◆ Aim:
How many lines of these entries include the string "with"? State the number alone.

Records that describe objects

■ ■ ■

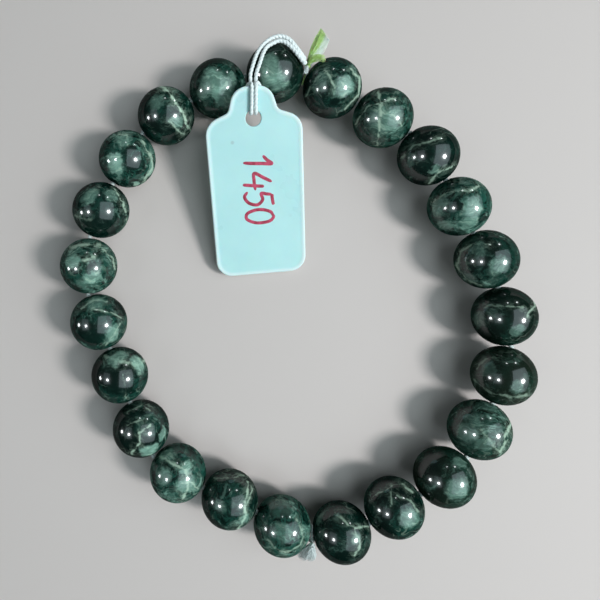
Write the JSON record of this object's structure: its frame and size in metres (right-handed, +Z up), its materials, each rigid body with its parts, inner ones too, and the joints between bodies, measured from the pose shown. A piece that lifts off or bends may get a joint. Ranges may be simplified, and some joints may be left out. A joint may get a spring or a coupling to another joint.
{
  "type": "seraphinite bead bracelet",
  "caption": "Stretch bracelet of round polished dark green seraphinite beads, lying flat, with a small white tag tied on by a doubled thread.",
  "frame": {"origin": "middle of the bracelet's footprint, on the plane the beads rest on", "axes": "+Z up, +Y towards the tied end of the ring where the tag's thread is knotted, +X to the right seen from above"},
  "size_m": [0.0657, 0.0734, 0.0099],
  "materials": {
    "seraphinite": "polished, dark green with pale feathery veins",
    "elastic": "translucent white fibrous elastic",
    "tag_plastic": "glossy white with a cool cast",
    "white_thread": "twisted matt thread",
    "green_yarn": "frayed lime green and white fibres"
  },
  "bodies": {
    "root": {"bead_01": "seraphinite", "bead_02": "seraphinite", "bead_03": "seraphinite", "bead_04": "seraphinite", "bead_05": "seraphinite", "bead_06": "seraphinite", "bead_07": "seraphinite", "bead_08": "seraphinite", "bead_09": "seraphinite", "bead_10": "seraphinite", "bead_11": "seraphinite", "bead_12": "seraphinite", "bead_13": "seraphinite", "bead_14": "seraphinite", "bead_15": "seraphinite", "bead_16": "seraphinite", "bead_17": "seraphinite", "bead_18": "seraphinite", "bead_19": "seraphinite", "bead_20": "seraphinite", "bead_21": "seraphinite", "bead_22": "seraphinite", "bead_23": "seraphinite", "elastic_strand": "elastic", "join_knot": "elastic", "elastic_ends": "elastic", "tied_knot": "green_yarn", "thread_tail": "white_thread", "yarn_tuft": "green_yarn", "tag_thread": "white_thread", "tag": "tag_plastic"}
  },
  "joints": []
}
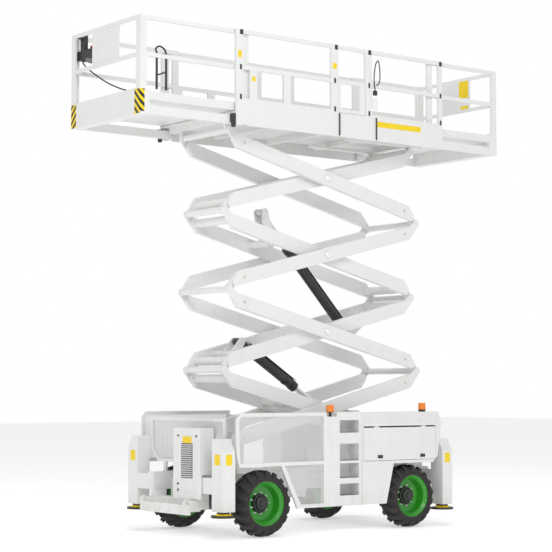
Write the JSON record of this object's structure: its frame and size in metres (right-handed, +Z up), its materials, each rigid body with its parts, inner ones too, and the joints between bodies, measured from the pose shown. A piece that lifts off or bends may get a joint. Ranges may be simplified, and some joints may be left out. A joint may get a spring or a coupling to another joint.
{
  "type": "scissor lift",
  "caption": "Four stage diesel scissor lift with green wheels, corner jacks, side ladder and a railed deck with sliding extensions.",
  "frame": {"origin": "on the ground, under the middle of the outline", "axes": "+X from the front of the machine to its rear, +Z up, -Y towards the ladder side"},
  "size_m": [6.41, 2.341, 6.745],
  "materials": {
    "white_paint": "gloss",
    "grey_paint": "satin",
    "black_paint": "satin",
    "green_paint": "gloss",
    "tyre_rubber": "matt",
    "orange_lens": "gloss",
    "polished_rod": "polished",
    "silver_paint": "satin",
    "black_plastic": "matt",
    "cable_jacket": "matt",
    "yellow_plate": "gloss",
    "red_button": "gloss",
    "grey_plastic": "matt"
  },
  "bodies": {
    "chassis": {"chassis_frame": "white_paint", "front_axle": "black_paint", "rear_axle": "black_paint", "front_bumper": "white_paint", "front_cabinet": "grey_paint", "hydraulic_filter": "silver_paint", "front_guard": "white_paint", "near_side_guard": "white_paint", "far_side_guard": "white_paint", "ladder": "white_paint", "side_beacon": "orange_lens", "rear_beacon": "orange_lens", "near_rear_housing": "white_paint", "far_rear_housing": "white_paint", "engine_block": "black_paint", "front_near_jack_column": "white_paint", "front_far_jack_column": "white_paint", "rear_near_jack_column": "white_paint", "rear_far_jack_column": "white_paint"},
    "front_near_wheel": {"front_near_rim": "green_paint", "front_near_tyre": "tyre_rubber"},
    "front_far_wheel": {"front_far_rim": "green_paint", "front_far_tyre": "tyre_rubber"},
    "rear_near_wheel": {"rear_near_rim": "green_paint", "rear_near_tyre": "tyre_rubber"},
    "rear_near_knuckle": {"rear_near_knuckle": "black_paint"},
    "rear_far_wheel": {"rear_far_rim": "green_paint", "rear_far_tyre": "tyre_rubber"},
    "rear_far_knuckle": {"rear_far_knuckle": "black_paint"},
    "front_near_jack_leg": {"front_near_jack_leg": "black_paint"},
    "front_far_jack_leg": {"front_far_jack_leg": "black_paint"},
    "rear_near_jack_leg": {"rear_near_jack_leg": "black_paint"},
    "rear_far_jack_leg": {"rear_far_jack_leg": "black_paint"},
    "near_housing_door": {"near_housing_door": "white_paint"},
    "far_housing_door": {"far_housing_door": "white_paint"},
    "outer_1": {"stage_1_outer_arms": "white_paint"},
    "inner_1": {"stage_1_inner_arms": "white_paint"},
    "outer_2": {"stage_2_outer_arms": "white_paint"},
    "inner_2": {"stage_2_inner_arms": "white_paint"},
    "outer_3": {"stage_3_outer_arms": "white_paint"},
    "inner_3": {"stage_3_inner_arms": "white_paint"},
    "outer_4": {"stage_4_outer_arms": "white_paint"},
    "inner_4": {"stage_4_inner_arms": "white_paint"},
    "platform": {"main_deck": "white_paint", "near_guard_rail": "white_paint", "far_guard_rail": "white_paint"},
    "upper_lift_barrel": {"upper_lift_barrel": "black_paint"},
    "upper_lift_rod": {"upper_lift_rod": "polished_rod"},
    "lower_lift_barrel": {"lower_lift_barrel": "black_paint"},
    "lower_lift_rod": {"lower_lift_rod": "polished_rod"},
    "front_extension": {"front_extension": "white_paint", "control_box": "black_plastic", "control_cable": "cable_jacket", "control_socket": "black_plastic"},
    "rear_extension": {"rear_extension": "white_paint"},
    "entry_gate": {"entry_gate": "white_paint"}
  },
  "joints": [
    {"name": "front_near_wheel_spin", "type": "hinge", "parent": "chassis", "child": "front_near_wheel", "pos_m": [-1.34, -0.94, 0.44], "axis": [0, 1, 0], "continuous": true},
    {"name": "front_far_wheel_spin", "type": "hinge", "parent": "chassis", "child": "front_far_wheel", "pos_m": [-1.34, 0.94, 0.44], "axis": [0, 1, 0], "continuous": true},
    {"name": "rear_near_steer", "type": "hinge", "parent": "chassis", "child": "rear_near_knuckle", "pos_m": [1.245, -0.83, 0.44], "axis": [0, 0, 1], "range_deg": [-20, 20]},
    {"name": "rear_near_wheel_spin", "type": "hinge", "parent": "rear_near_knuckle", "child": "rear_near_wheel", "pos_m": [1.245, -0.94, 0.44], "axis": [0, 1, 0], "continuous": true},
    {"name": "rear_far_steer", "type": "hinge", "parent": "chassis", "child": "rear_far_knuckle", "pos_m": [1.245, 0.83, 0.44], "axis": [0, 0, 1], "range_deg": [-20, 20]},
    {"name": "rear_far_wheel_spin", "type": "hinge", "parent": "rear_far_knuckle", "child": "rear_far_wheel", "pos_m": [1.245, 0.94, 0.44], "axis": [0, 1, 0], "continuous": true},
    {"name": "front_near_jack_slide", "type": "slide", "parent": "chassis", "child": "front_near_jack_leg", "axis": [0, 0, -1], "range_m": [0, 0.28]},
    {"name": "front_far_jack_slide", "type": "slide", "parent": "chassis", "child": "front_far_jack_leg", "axis": [0, 0, -1], "range_m": [0, 0.28]},
    {"name": "rear_near_jack_slide", "type": "slide", "parent": "chassis", "child": "rear_near_jack_leg", "axis": [0, 0, -1], "range_m": [0, 0.22]},
    {"name": "rear_far_jack_slide", "type": "slide", "parent": "chassis", "child": "rear_far_jack_leg", "axis": [0, 0, -1], "range_m": [0, 0.22]},
    {"name": "near_door_hinge", "type": "hinge", "parent": "chassis", "child": "near_housing_door", "pos_m": [0.775, -1.1135, 1.41], "axis": [-1, 0, 0], "range_deg": [0, 90]},
    {"name": "far_door_hinge", "type": "hinge", "parent": "chassis", "child": "far_housing_door", "pos_m": [0.775, 1.1135, 1.41], "axis": [1, 0, 0], "range_deg": [0, 90]},
    {"name": "scissor_lift", "type": "hinge", "parent": "chassis", "child": "outer_1", "pos_m": [-1.57, 0, 1.125], "axis": [0, -1, 0], "range_deg": [-11, 24]},
    {"name": "stage_1_centre_pin", "type": "hinge", "parent": "outer_1", "child": "inner_1", "pos_m": [0.11508, 0, 1.66505], "axis": [0, -1, 0], "range_deg": [-48.5, 22.5]},
    {"name": "stage_2_outer_pin", "type": "hinge", "parent": "outer_1", "child": "outer_2", "pos_m": [1.80015, 0, 2.20509], "axis": [0, -1, 0], "range_deg": [-48.5, 22.5]},
    {"name": "stage_2_centre_pin", "type": "hinge", "parent": "outer_2", "child": "inner_2", "pos_m": [0.11508, 0, 2.74514], "axis": [0, -1, 0], "range_deg": [-22.5, 48.5]},
    {"name": "stage_3_outer_pin", "type": "hinge", "parent": "outer_2", "child": "outer_3", "pos_m": [-1.57, 0, 3.28518], "axis": [0, -1, 0], "range_deg": [-22.5, 48.5]},
    {"name": "stage_3_centre_pin", "type": "hinge", "parent": "outer_3", "child": "inner_3", "pos_m": [0.11508, 0, 3.82523], "axis": [0, -1, 0], "range_deg": [-48.5, 22.5]},
    {"name": "stage_4_outer_pin", "type": "hinge", "parent": "outer_3", "child": "outer_4", "pos_m": [1.80015, 0, 4.36527], "axis": [0, -1, 0], "range_deg": [-48.5, 22.5]},
    {"name": "stage_4_centre_pin", "type": "hinge", "parent": "outer_4", "child": "inner_4", "pos_m": [0.11508, 0, 4.90532], "axis": [0, -1, 0], "range_deg": [-22.5, 48.5]},
    {"name": "platform_pin", "type": "hinge", "parent": "outer_4", "child": "platform", "pos_m": [-1.57, 0, 5.44536], "axis": [0, -1, 0], "range_deg": [-11.5, 24.5]},
    {"name": "upper_lift_barrel_pin", "type": "hinge", "parent": "inner_2", "child": "upper_lift_barrel", "pos_m": [0.95, 0, 2.75], "axis": [0, -1, 0], "range_deg": [-47.93, 22.24]},
    {"name": "upper_lift_rod_slide", "type": "slide", "parent": "upper_lift_barrel", "child": "upper_lift_rod", "axis": [-0.685, 0, 0.7286], "range_m": [-0.3717, 0.7991]},
    {"name": "lower_lift_barrel_pin", "type": "hinge", "parent": "inner_2", "child": "lower_lift_barrel", "pos_m": [-1.02, 0, 2.6], "axis": [0, -1, 0], "range_deg": [-50.66, 23.49]},
    {"name": "lower_lift_rod_slide", "type": "slide", "parent": "lower_lift_barrel", "child": "lower_lift_rod", "axis": [0.8437, 0, -0.5369], "range_m": [-0.2467, 0.5265]},
    {"name": "front_extension_slide", "type": "slide", "parent": "platform", "child": "front_extension", "axis": [1, 0, 0], "range_m": [0, 1.3]},
    {"name": "rear_extension_slide", "type": "slide", "parent": "platform", "child": "rear_extension", "axis": [-1, 0, 0], "range_m": [0, 0.95]},
    {"name": "gate_hinge", "type": "hinge", "parent": "platform", "child": "entry_gate", "pos_m": [0.056, -0.87, 5.7903], "axis": [0, 0, 1], "range_deg": [0, 90]}
  ],
  "couplings": [
    {"joint": "rear_far_steer", "follows": "rear_near_steer", "ratio": 1},
    {"joint": "stage_1_centre_pin", "follows": "scissor_lift", "ratio": -2},
    {"joint": "stage_2_outer_pin", "follows": "scissor_lift", "ratio": -2},
    {"joint": "stage_2_centre_pin", "follows": "scissor_lift", "ratio": 2},
    {"joint": "stage_3_outer_pin", "follows": "scissor_lift", "ratio": 2},
    {"joint": "stage_3_centre_pin", "follows": "scissor_lift", "ratio": -2},
    {"joint": "stage_4_outer_pin", "follows": "scissor_lift", "ratio": -2},
    {"joint": "stage_4_centre_pin", "follows": "scissor_lift", "ratio": 2},
    {"joint": "platform_pin", "follows": "scissor_lift", "ratio": 1},
    {"joint": "upper_lift_barrel_pin", "follows": "scissor_lift", "ratio": -1.9763},
    {"joint": "upper_lift_rod_slide", "follows": "scissor_lift", "m_per_rad": 1.8838},
    {"joint": "lower_lift_barrel_pin", "follows": "scissor_lift", "ratio": -2.0899},
    {"joint": "lower_lift_rod_slide", "follows": "scissor_lift", "m_per_rad": 1.2329}
  ]
}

■ ■ ■

◆ Correct result:
6